Related: Strategic Messaging For Your Enterprise

Communication 101: Don't Make Assumptions

On the Remain side, the lesson is clear. And that's to be careful in making assumptions. To start, they assumed voters already had knowledge of the workings of the EU and the potential ramifications of either staying or leaving. Then they assumed that the majority of the population thought the same way that they did: the EU, while not perfect, provided much more to the UK than it took away.

Big mistake. The Remain camp failed to get their point across with any clarity, which ultimately lost them the referendum.
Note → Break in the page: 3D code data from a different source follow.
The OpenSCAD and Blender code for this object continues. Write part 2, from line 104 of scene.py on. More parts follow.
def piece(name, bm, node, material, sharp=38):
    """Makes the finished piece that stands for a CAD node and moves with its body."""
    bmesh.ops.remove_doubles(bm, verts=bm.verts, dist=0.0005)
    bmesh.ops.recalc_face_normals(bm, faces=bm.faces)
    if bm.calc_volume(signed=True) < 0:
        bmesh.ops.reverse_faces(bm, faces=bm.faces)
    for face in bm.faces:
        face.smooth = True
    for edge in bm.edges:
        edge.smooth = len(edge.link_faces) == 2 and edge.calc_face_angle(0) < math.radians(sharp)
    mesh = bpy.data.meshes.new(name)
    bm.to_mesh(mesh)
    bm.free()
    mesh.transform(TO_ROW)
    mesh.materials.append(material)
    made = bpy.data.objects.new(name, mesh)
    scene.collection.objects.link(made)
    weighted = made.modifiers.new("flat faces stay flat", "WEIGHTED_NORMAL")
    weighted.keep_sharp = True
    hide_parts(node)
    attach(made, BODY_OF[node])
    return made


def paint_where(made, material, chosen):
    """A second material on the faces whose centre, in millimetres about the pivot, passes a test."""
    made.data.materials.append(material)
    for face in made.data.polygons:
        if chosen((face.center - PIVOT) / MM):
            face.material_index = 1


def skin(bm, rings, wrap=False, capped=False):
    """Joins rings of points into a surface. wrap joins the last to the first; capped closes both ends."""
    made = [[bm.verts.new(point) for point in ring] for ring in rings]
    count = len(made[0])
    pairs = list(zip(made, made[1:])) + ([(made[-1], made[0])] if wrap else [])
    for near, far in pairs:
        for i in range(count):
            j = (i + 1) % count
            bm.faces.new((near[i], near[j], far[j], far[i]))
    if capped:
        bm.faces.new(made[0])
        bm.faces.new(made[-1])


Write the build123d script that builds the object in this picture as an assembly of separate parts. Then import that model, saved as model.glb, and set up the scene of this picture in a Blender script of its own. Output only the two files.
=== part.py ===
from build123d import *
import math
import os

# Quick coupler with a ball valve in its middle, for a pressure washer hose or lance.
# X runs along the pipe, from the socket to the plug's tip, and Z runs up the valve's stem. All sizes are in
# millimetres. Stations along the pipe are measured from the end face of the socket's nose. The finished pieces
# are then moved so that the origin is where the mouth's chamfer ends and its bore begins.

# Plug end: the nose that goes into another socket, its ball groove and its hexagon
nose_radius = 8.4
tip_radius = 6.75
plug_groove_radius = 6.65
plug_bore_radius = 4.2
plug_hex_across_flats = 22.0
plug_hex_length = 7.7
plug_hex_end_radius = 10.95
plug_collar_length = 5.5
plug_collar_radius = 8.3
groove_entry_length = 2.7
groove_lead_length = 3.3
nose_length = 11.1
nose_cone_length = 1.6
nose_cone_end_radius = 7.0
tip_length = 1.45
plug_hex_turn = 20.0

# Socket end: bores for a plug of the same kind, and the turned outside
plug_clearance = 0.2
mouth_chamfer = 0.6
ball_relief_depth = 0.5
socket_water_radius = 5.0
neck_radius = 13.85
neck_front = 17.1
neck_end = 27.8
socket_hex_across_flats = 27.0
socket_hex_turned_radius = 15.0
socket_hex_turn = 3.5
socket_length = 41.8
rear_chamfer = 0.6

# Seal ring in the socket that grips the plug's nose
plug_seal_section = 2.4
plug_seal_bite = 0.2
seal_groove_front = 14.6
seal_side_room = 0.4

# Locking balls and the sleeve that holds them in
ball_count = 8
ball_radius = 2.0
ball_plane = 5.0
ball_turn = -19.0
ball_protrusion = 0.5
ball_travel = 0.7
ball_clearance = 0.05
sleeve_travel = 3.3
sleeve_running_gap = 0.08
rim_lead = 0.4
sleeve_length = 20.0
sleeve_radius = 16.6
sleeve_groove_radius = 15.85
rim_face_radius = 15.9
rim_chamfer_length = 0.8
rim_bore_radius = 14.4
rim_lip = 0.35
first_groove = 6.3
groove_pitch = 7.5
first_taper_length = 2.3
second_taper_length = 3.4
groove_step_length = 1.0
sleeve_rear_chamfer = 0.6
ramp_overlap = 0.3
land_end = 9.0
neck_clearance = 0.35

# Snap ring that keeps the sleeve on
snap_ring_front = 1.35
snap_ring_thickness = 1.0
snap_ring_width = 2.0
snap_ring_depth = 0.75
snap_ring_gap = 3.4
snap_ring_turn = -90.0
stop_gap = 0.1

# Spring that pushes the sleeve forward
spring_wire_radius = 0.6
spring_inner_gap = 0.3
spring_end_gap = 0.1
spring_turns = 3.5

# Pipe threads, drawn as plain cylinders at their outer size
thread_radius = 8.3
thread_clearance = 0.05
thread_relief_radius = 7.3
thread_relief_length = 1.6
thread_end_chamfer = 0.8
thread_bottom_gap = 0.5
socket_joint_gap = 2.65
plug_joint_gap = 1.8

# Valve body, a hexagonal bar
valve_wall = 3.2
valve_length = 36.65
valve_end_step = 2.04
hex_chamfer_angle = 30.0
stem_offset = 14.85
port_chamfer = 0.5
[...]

In business, the take-away here is to make the assumed explicit. This is according to business coach and advisor Chris Lema. He stresses the importance of challenging those in your organization to consider what assumptions they hold about business practices and strategy and take ownership of imparting that knowledge to others in the company.

Remember: poor communication is a choice. Whether you are failing to get your point across due to assumption, deception, a fear of confrontation, or anything else, the results are the same. So stop, and ask yourself whether you are doing all you can to deliver your message.

If not, it's time to change tack before it's too late.

It's striking that many Leave voters now appear to be suffering from what's being dubbed "Bregret." Essentially, they voted to leave, and now, they wish they hadn't. Why? Because they didn't really understand the implications from the choices on offer. What's so worrying is that with better communication from both sides, voters would at least have been able to come away feeling they had made an informed decision– whichever camp they had chosen.

If communication can be so poorly executed regarding a matter of this magnitude, how sure can you be that you're getting it right within your business?

It has to be said that communicating a point is not always easy, especially when you are looking to persuade your audience. The temptation to veer from the truth or manipulate facts to deceive or mislead can be overpowering. At the other end of the scale, it can be easy to get complacent and just assume everyone is already aware of the facts, thinks along the same lines as you, and doesn't really need convincing of anything at all.

As we have seen from the EU referendum, the consequences of communicating in this manner can be severe. The onus therefore is on business owners and managers to ensure all decisions that are taken have been discussed clearly, honestly, openly. And most of all, to stress again, with full transparency.

That means everyone needs to be on the same side, and they need to be on-message. David Cameron failed to communicate to his own party the importance of displaying unity over "Remain." His Conservative party was split with leading politicians including Boris Johnson, Michael Gove and Iain Duncan Smith publicly defying their party leader. Perhaps because of this disunity, the £350 million per week NHS claim from the Leave camp that could have been easily debunked ended up becoming a pivotal part of the Remain strategy. The consequences for this kind of action in business would be equally disastrous; a situation where senior managers are not behind the CEO's message can only lead to growing problems across an organization. Once a split develops, it's very difficult to close it.

Over on the opposition benches, Labour leader Jeremy Corbyn headed up a party that appeared to be united on the EU. But he failed to truly communicate to his supporters and members the importance of voting Remain. Aside from the occasional speech extolling the virtues of Europe, Corbyn spent much of the campaign on the sidelines, with many speculating that he was not fully committed to the cause. Again, he didn't get everyone behind the single message.

In a business context, how are employees, let alone clients and customers, supposed to know what your company is, where it is heading, and what it believes, when no one seems to be on the same page? The learning here is that once the message is set, everyone needs to get behind it.

Before You Talk, Start By Listening

There's no question that the Remain camp failed to listen. Voters were making their feelings on immigration clear and rather than allay these fears through common sense, the Remain team simply ignored them– perhaps believing the anti-immigration/anti-EU feeling in the UK was not as prevalent as many feared.

Remain ended up focusing too strongly on gloomy economic forecasts, trying to persuade voters to back Remain or be thrown into another recession. But it didn't work. Had they better gauged public mood they may have known that many voters, particularly in poorer parts of the country, had heard these warnings many times before and no longer believe such doomsday proclamations.

In the end, the people of the UK choose to leave the European Union– or rather 52% of them did. The true ramifications of the decision (providing of course that it goes through as planned) will not be known for years.

But for anyone in business, it's clear that an open and honest message, which is delivered by a unified team, is the only way to be heard loud and clear.